## BEGIN

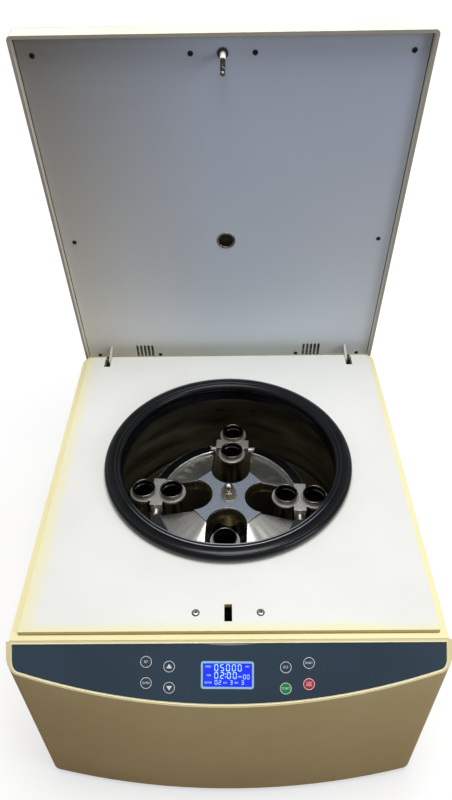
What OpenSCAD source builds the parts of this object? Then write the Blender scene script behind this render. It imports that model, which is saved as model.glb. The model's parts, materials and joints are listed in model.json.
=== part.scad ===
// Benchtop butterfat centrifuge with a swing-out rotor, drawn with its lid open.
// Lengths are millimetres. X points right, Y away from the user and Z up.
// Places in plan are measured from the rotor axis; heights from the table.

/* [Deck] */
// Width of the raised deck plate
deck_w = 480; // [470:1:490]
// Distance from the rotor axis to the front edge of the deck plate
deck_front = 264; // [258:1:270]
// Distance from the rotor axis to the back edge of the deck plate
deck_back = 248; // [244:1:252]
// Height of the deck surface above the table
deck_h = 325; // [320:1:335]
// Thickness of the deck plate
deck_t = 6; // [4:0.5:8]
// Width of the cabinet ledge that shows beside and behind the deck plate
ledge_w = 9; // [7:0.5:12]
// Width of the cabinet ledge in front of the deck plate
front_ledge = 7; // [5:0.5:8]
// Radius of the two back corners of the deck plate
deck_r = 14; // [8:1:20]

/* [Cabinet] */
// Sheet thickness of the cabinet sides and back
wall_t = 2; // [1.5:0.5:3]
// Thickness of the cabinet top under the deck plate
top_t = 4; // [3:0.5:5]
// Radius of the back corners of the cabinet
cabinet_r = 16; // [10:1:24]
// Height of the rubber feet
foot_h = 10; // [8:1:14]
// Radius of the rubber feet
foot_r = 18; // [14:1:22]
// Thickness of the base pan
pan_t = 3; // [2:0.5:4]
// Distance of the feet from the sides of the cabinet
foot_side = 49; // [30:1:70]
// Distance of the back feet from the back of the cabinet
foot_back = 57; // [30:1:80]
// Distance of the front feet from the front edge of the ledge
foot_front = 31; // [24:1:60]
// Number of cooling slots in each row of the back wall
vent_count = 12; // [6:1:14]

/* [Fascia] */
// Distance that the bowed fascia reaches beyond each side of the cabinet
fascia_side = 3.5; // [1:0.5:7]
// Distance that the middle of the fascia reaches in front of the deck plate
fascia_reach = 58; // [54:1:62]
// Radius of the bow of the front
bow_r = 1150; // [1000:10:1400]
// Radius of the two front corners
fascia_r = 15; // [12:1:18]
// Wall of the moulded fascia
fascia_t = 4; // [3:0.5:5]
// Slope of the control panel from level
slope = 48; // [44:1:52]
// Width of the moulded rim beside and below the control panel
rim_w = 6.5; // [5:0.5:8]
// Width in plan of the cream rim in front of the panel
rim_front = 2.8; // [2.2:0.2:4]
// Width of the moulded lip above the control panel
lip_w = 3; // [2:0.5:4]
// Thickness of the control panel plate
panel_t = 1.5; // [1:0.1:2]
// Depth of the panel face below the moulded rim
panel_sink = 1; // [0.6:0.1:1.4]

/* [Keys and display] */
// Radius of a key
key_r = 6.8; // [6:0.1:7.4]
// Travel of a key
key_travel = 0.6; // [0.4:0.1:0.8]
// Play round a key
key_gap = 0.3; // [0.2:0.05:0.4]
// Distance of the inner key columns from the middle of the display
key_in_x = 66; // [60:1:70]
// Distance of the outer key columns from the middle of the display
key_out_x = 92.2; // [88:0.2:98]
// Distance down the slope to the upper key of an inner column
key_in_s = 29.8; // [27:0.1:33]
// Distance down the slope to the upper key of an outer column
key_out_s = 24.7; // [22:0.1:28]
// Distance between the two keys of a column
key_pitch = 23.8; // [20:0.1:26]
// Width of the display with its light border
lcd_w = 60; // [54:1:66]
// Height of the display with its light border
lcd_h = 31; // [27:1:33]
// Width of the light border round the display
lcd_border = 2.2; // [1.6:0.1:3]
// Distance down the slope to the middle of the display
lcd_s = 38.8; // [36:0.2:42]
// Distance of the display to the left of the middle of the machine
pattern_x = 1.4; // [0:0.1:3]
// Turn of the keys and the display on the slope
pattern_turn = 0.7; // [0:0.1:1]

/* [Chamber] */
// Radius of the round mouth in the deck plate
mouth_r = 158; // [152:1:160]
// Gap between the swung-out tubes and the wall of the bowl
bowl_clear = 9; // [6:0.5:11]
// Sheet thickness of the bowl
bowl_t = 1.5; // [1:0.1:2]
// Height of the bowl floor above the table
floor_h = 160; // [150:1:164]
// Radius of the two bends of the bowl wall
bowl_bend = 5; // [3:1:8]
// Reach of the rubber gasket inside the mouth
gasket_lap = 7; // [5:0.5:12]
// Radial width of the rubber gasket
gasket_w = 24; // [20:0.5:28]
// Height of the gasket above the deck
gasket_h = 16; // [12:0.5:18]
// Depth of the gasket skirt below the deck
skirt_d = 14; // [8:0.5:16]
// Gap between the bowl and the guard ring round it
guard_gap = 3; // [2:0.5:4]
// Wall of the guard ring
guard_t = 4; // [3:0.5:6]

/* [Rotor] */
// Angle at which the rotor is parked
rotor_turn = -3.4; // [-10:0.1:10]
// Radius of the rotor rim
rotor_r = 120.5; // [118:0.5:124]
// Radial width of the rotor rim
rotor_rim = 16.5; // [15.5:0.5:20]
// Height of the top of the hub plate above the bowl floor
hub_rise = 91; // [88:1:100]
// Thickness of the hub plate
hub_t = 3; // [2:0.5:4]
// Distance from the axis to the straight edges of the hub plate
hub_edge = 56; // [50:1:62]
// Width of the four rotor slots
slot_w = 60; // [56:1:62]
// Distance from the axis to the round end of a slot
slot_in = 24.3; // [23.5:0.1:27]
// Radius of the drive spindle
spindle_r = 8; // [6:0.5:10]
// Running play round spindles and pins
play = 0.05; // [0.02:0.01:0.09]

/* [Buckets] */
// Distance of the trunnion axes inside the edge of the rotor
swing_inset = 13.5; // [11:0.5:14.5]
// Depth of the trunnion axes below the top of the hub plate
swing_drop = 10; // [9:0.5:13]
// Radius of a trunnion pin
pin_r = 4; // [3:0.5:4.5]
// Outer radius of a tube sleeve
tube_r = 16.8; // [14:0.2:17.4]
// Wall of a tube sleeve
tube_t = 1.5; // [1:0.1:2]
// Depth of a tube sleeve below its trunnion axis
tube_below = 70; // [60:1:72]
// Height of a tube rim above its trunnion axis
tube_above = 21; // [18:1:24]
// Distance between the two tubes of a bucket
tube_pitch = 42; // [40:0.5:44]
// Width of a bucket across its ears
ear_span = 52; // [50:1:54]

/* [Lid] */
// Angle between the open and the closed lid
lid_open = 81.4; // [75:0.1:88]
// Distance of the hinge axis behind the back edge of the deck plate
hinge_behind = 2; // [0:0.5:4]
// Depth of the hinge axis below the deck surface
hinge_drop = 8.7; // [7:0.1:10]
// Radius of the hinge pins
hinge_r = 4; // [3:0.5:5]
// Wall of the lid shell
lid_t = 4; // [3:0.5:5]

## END
## BEGIN

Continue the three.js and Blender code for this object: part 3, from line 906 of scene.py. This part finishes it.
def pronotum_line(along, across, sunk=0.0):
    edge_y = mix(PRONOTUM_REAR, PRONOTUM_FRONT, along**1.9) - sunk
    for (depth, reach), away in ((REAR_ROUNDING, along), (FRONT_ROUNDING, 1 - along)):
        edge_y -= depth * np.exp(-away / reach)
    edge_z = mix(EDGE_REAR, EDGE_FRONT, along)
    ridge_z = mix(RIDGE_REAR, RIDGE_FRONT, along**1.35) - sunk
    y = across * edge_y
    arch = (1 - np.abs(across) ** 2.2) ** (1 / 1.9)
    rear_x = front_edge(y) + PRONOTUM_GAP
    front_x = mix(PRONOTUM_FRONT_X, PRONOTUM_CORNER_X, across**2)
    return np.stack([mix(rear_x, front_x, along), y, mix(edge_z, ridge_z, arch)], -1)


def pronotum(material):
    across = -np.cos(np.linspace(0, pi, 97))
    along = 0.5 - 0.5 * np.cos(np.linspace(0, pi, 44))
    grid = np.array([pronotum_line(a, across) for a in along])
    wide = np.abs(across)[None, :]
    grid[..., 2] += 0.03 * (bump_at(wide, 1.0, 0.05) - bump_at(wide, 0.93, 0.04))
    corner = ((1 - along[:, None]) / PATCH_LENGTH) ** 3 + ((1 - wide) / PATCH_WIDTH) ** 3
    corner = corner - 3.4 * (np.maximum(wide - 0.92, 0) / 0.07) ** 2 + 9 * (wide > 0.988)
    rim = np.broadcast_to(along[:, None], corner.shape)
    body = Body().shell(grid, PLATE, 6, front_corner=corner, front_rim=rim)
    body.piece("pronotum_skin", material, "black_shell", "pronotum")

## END

→ AIM OF THE EXERCISE: Extract, word for word, every line beginning with the one that holds "What OpenSCAD source" and concluding with the one that holds "deck_r = 14; // [8:1:20]". Include both of those lines.

→ FINISHED TASK:
What OpenSCAD source builds the parts of this object? Then write the Blender scene script behind this render. It imports that model, which is saved as model.glb. The model's parts, materials and joints are listed in model.json.
=== part.scad ===
// Benchtop butterfat centrifuge with a swing-out rotor, drawn with its lid open.
// Lengths are millimetres. X points right, Y away from the user and Z up.
// Places in plan are measured from the rotor axis; heights from the table.

/* [Deck] */
// Width of the raised deck plate
deck_w = 480; // [470:1:490]
// Distance from the rotor axis to the front edge of the deck plate
deck_front = 264; // [258:1:270]
// Distance from the rotor axis to the back edge of the deck plate
deck_back = 248; // [244:1:252]
// Height of the deck surface above the table
deck_h = 325; // [320:1:335]
// Thickness of the deck plate
deck_t = 6; // [4:0.5:8]
// Width of the cabinet ledge that shows beside and behind the deck plate
ledge_w = 9; // [7:0.5:12]
// Width of the cabinet ledge in front of the deck plate
front_ledge = 7; // [5:0.5:8]
// Radius of the two back corners of the deck plate
deck_r = 14; // [8:1:20]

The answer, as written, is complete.